Coração ferido

Por Renata Regis Florisbelo

Tenho um coração ferido. Não foi caso de morte, não foi fruto de projétil ou tiro, contudo foi algo incisivo, equivalente a um corte preciso, um bisturi que rasgou e cortou o peito escolhido, previamente escolhido. De tudo que se pondera, sempre vigora o que machuca pelas emoções, que muito mais se doem e demoram para cicatrizar do que a carne. Os tecidos humanos, pele, músculos, são moles. Até os ossos, significativamente mais duros, contêm em seu interior a substância mais macia, a própria vida em estado potencial, a medula através da qual tudo perdura em perene chance de continuidade da vida.

Podemos exemplificar com a vitalidade das plantas, tão tenras e verdes e tão vivas, “verdes como a esperança e como o mar”, como já dizia o poeta Heitor Stockler de França em seu belíssimo poema Teus olhos. Olhos? Moradas da alma, do coração pelos olhos a se marear.

Intriga-me muito o poder das dores do coração e o quanto este órgão, em sua metáfora de associação ao amor, insiste em deixar o tempo correr no fluxo incerto a fim de se demorar na cicatrização. Tantas vezes nunca cicatriza, guardando inafiançavelmente suas dores feito o meliante numa prisão.

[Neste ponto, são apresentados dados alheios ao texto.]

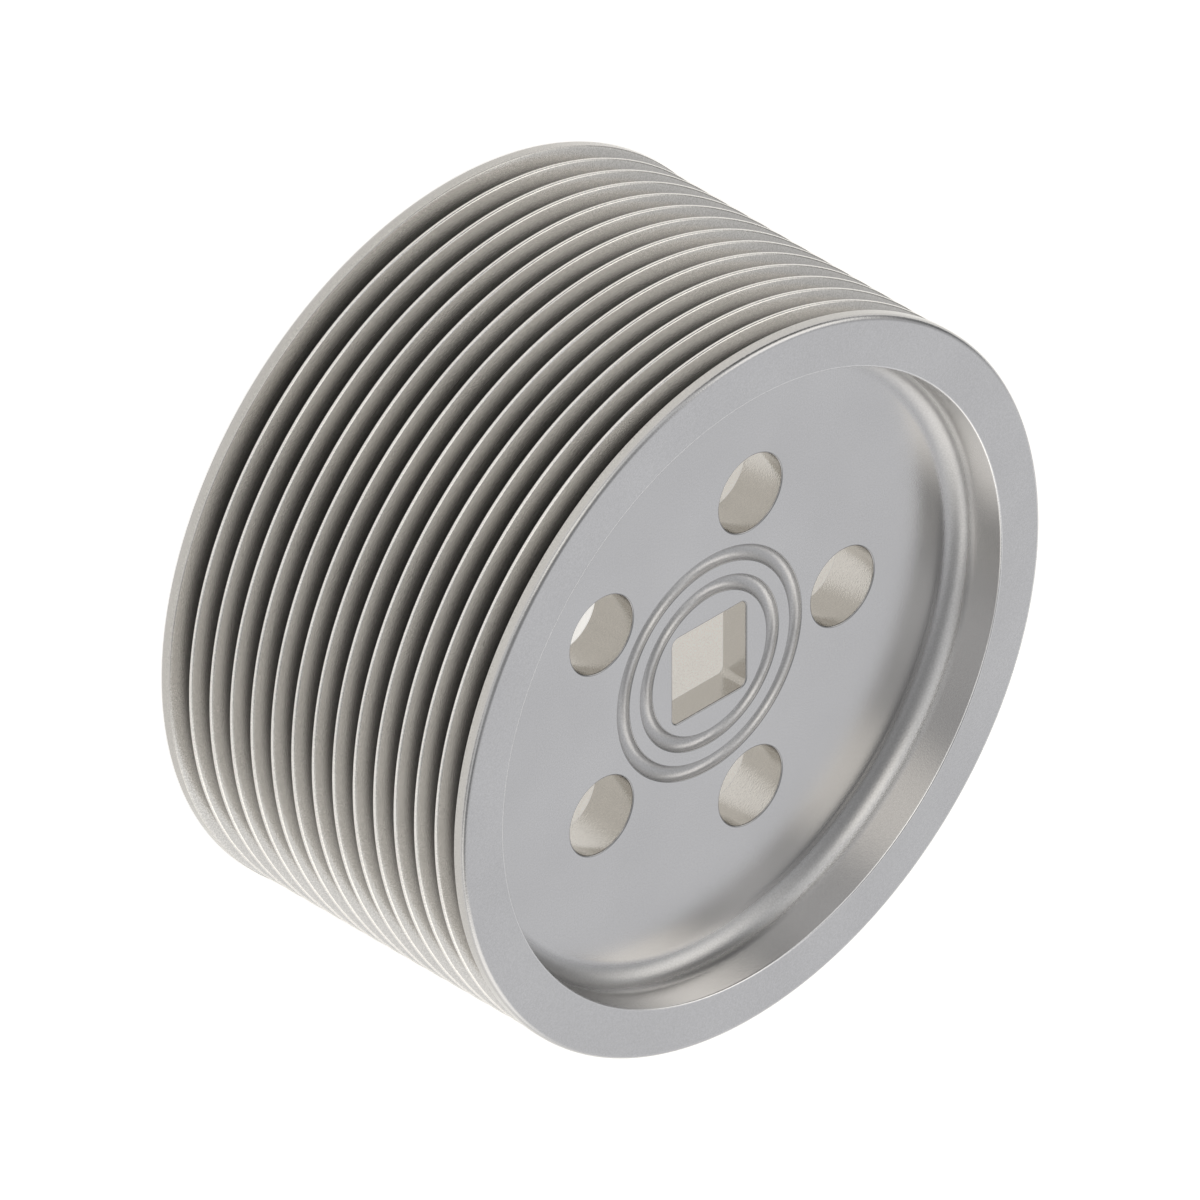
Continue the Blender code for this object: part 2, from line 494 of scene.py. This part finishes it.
def satin_aluminium(name, metal_shade):
    """Satin aluminium with faint clouds in its colour and gloss, and a fine grain in its colour and bump.

    Its colour is the metal's own shade, times the painted light and shade by place on the pulley.
    """
    material = bpy.data.materials.new(name)
    material.use_nodes = True
    tree = material.node_tree
    shader = tree.nodes["Principled BSDF"]
    shader.inputs["Metallic"].default_value = 1
    coordinates = tree.nodes.new("ShaderNodeTexCoord").outputs
    place = coordinates["Object"]
    clouds = noise_node(tree, place, CLOUD_SIZE, CLOUD_DETAIL)
    grain = noise_node(tree, place, GRAIN_SIZE, GRAIN_DETAIL)

    plan = vector_node(tree, "MULTIPLY", place, (1, 1, 0)).outputs["Vector"]
    across = vector_node(tree, "LENGTH", plan).outputs["Value"]
    height = vector_node(tree, "DOT_PRODUCT", place, UP).outputs["Value"]
    level = vector_node(tree, "DOT_PRODUCT", coordinates["Normal"], UP).outputs["Value"]
    upright = math_node(tree, "SUBTRACT", 1, math_node(tree, "ABSOLUTE", level))
    in_track = belt_track(tree, across, height)
    on_web, frosted = web_shade(tree, across, height, upright)
    place_shade = math_node(tree, "MULTIPLY", track_shade(tree, across, in_track), on_web)

    coarse = math_node(tree, "MAXIMUM", in_track, frosted)
    detail = surface_detail(tree, clouds, grain, coarse)
    shade = math_node(tree, "MULTIPLY", math_node(tree, "MULTIPLY", place_shade, detail), metal_shade)
    # Upright faces and the whole belt track take the warmer side colour: a painted warm reflection
    side = math_node(tree, "MAXIMUM", upright, in_track)
    metal = vector_node(tree, "MULTIPLY_ADD", side, SIDE_COLOUR - FACE_COLOUR, FACE_COLOUR)
    colour = vector_node(tree, "SCALE", metal.outputs["Vector"])
    tree.links.new(shade, colour.inputs["Scale"])
    tree.links.new(colour.outputs["Vector"], shader.inputs["Base Color"])

    gloss = range_node(tree, clouds, *USUAL_NOISE, *METAL_ROUGHNESS)
    # How much the painted shade darkens the metal, which also makes it rougher
    darkening = math_node(tree, "MAXIMUM", math_node(tree, "SUBTRACT", 1, place_shade), 0)
    rough = math_node(tree, "MULTIPLY_ADD", darkening, SHADED_ROUGHNESS, gloss)
    rough = math_node(tree, "MULTIPLY_ADD", frosted, FROSTED_ROUGHNESS, rough)
    tree.links.new(rough, shader.inputs["Roughness"])

    bump = tree.nodes.new("ShaderNodeBump")
    bump.inputs["Distance"].default_value = GRAIN_HEIGHT
    tree.links.new(grain, bump.inputs["Height"])
    tree.links.new(bump.outputs["Normal"], shader.inputs["Normal"])
    return material


def add_camera():
    data = bpy.data.cameras.new("camera")
    data.type = "ORTHO"
    data.ortho_scale = VIEW_WIDTH
    camera = bpy.data.objects.new("camera", data)
    right, back = VIEW_RIGHT.normalized(), VIEW_BACK.normalized()
    turn = Matrix((right, back.cross(right), back)).transposed()
    centre = Vector((0, 0, overall_width / 2))
    camera.matrix_world = Matrix.Translation(centre + back * VIEW_DISTANCE) @ turn.to_4x4()
    bpy.context.scene.collection.objects.link(camera)
    bpy.context.scene.camera = camera


def background_ray(tree):
    """1 for the rays that show the white background: the camera's, and those that metal or glass sends on."""
    path = tree.nodes.new("ShaderNodeLightPath").outputs
    either = math_node(tree, "MAXIMUM", path["Is Camera Ray"], path["Is Glossy Ray"])
    return math_node(tree, "MAXIMUM", either, path["Is Transmission Ray"])


def add_floor():
    """A white floor with a light of its own, which leaves only the pulley's shadow on it darker."""
    sides = ((-1, -1), (1, -1), (1, 1), (-1, 1))
    corners = [(x * FLOOR_REACH, y * FLOOR_REACH, -FLOOR_GAP) for x, y in sides]
    floor = add_mesh("floor", corners, [(0, 1, 2, 3)])
    material = bpy.data.materials.new("floor")
    material.use_nodes = True
    tree = material.node_tree
    shader = tree.nodes["Principled BSDF"]
    shader.inputs["Base Color"].default_value = FLOOR_COLOUR
    shader.inputs["Roughness"].default_value = 1
    shader.inputs["Emission Color"].default_value = FLOOR_TINT
    glow = math_node(tree, "MULTIPLY", background_ray(tree), FLOOR_GLOW)
    tree.links.new(glow, shader.inputs["Emission Strength"])
    floor.data.materials.append(material)


def toward(azimuth, elevation):
    """The unit vector in this direction, in degrees from +X and above the floor."""
    turn, rise = math.radians(azimuth), math.radians(elevation)
    return Vector((math.cos(rise) * math.cos(turn), math.cos(rise) * math.sin(turn), math.sin(rise)))


def soft_light(tree, direction, light, so_far):
    """Adds one round soft light to the studio's light so far."""
    azimuth, elevation, spread, strength, tint = light
    facing = vector_node(tree, "DOT_PRODUCT", direction, toward(azimuth, elevation)).outputs["Value"]
    fall = tree.nodes.new("ShaderNodeMapRange")
    fall.interpolation_type = "SMOOTHSTEP"
    fall.inputs["From Min"].default_value = math.cos(math.radians(spread))
    tree.links.new(facing, fall.inputs["Value"])
    colour = [strength * channel for channel in tint]
    return vector_node(tree, "MULTIPLY_ADD", fall.outputs["Result"], colour, so_far).outputs["Vector"]


def add_studio():
    """White all round for the camera, metal and glass, with lights and flags that only metal sees."""
    world = bpy.data.worlds.new("studio")
    bpy.context.scene.world = world
    world.use_nodes = True
    tree = world.node_tree
    direction = tree.nodes.new("ShaderNodeTexCoord").outputs["Generated"]
    light = (0, 0, 0)
    for soft in STUDIO_LIGHTS:
        light = soft_light(tree, direction, soft, light)
    in_metal = tree.nodes.new("ShaderNodeLightPath").outputs["Is Glossy Ray"]
    seen = vector_node(tree, "MULTIPLY_ADD", light, in_metal, PLAIN).outputs["Vector"]
    background = tree.nodes["Background"]
    tree.links.new(seen, background.inputs["Color"])
    level = range_node(tree, background_ray(tree), 0, 1, DIFFUSE_LEVEL, 1)
    tree.links.new(level, background.inputs["Strength"])


pulley = outward(turned_body("pulley_body", half_section()))
for metal_name, shade in METALS:
    pulley.data.materials.append(satin_aluminium(metal_name, shade))
cut(pulley, outward(hole_cutters()))
shade_edges(pulley.data)
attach(pulley, "root")
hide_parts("pulley")

add_camera()
add_floor()
add_studio()
bpy.context.scene.view_settings.view_transform = "Standard"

O cérebro também apresenta sua porção cúmplice recorrendo às lembranças e imagens traumáticas, ao menos inapagáveis, em visitas recorrentes às porções conscientes.

É claro que pondero sobre a dor de amor. Tema tão reincidente na vida e, no coração dos poetas, o ‘mal de amor’ que fazia definhar os sensíveis escritores de séculos atrás. Hoje, um mundo tão instantaneamente percorrido por meio da varredura tecnológica, ainda não oferece modos de lidar com as ‘sofrências’ do amor não correspondido ou incompreendido. Há quem se preserve, um baú trancafiado e inerte; há quem, enlouquecidamente, se entregue de corpo (sei lá onde foi parar a alma); aqueles que habitam em cima do muro sem saberem para que lado vão, ao lado do vão que ocupa o coração, quando está em pauta uma forte emoção.

Reflito inúmeras vezes sobre as motivações para a escrita e por outras incontáveis vezes afirmo e reafirmo o efeito ‘expurgo’. Escrevo para expurgar dores, males e traumas como quem espreme uma lesão purulenta. A substância sai, tem de sair, às vezes por completo, em outras requisitando novos expurgos.

Escatológico? Sim, e pode ainda incluir um escárnio, pele esfolada. Estou exagerando? Claro que não, o gênero dramático já foi surrupiado há tempos e requerido (confiscado) pelos escritores, musicistas, artistas. Nunca mais ninguém estranhará o drama na literatura. Insisto: ele não vem sem motivo. O coração não é barreira, é sempre abrigo, só sabe acolher, até mesmo dores que lhe venham enternecer e fazer apiedar. Eu só escrevo porque tenho um coração para curar, que bata quietinho e deixe o peito serenar.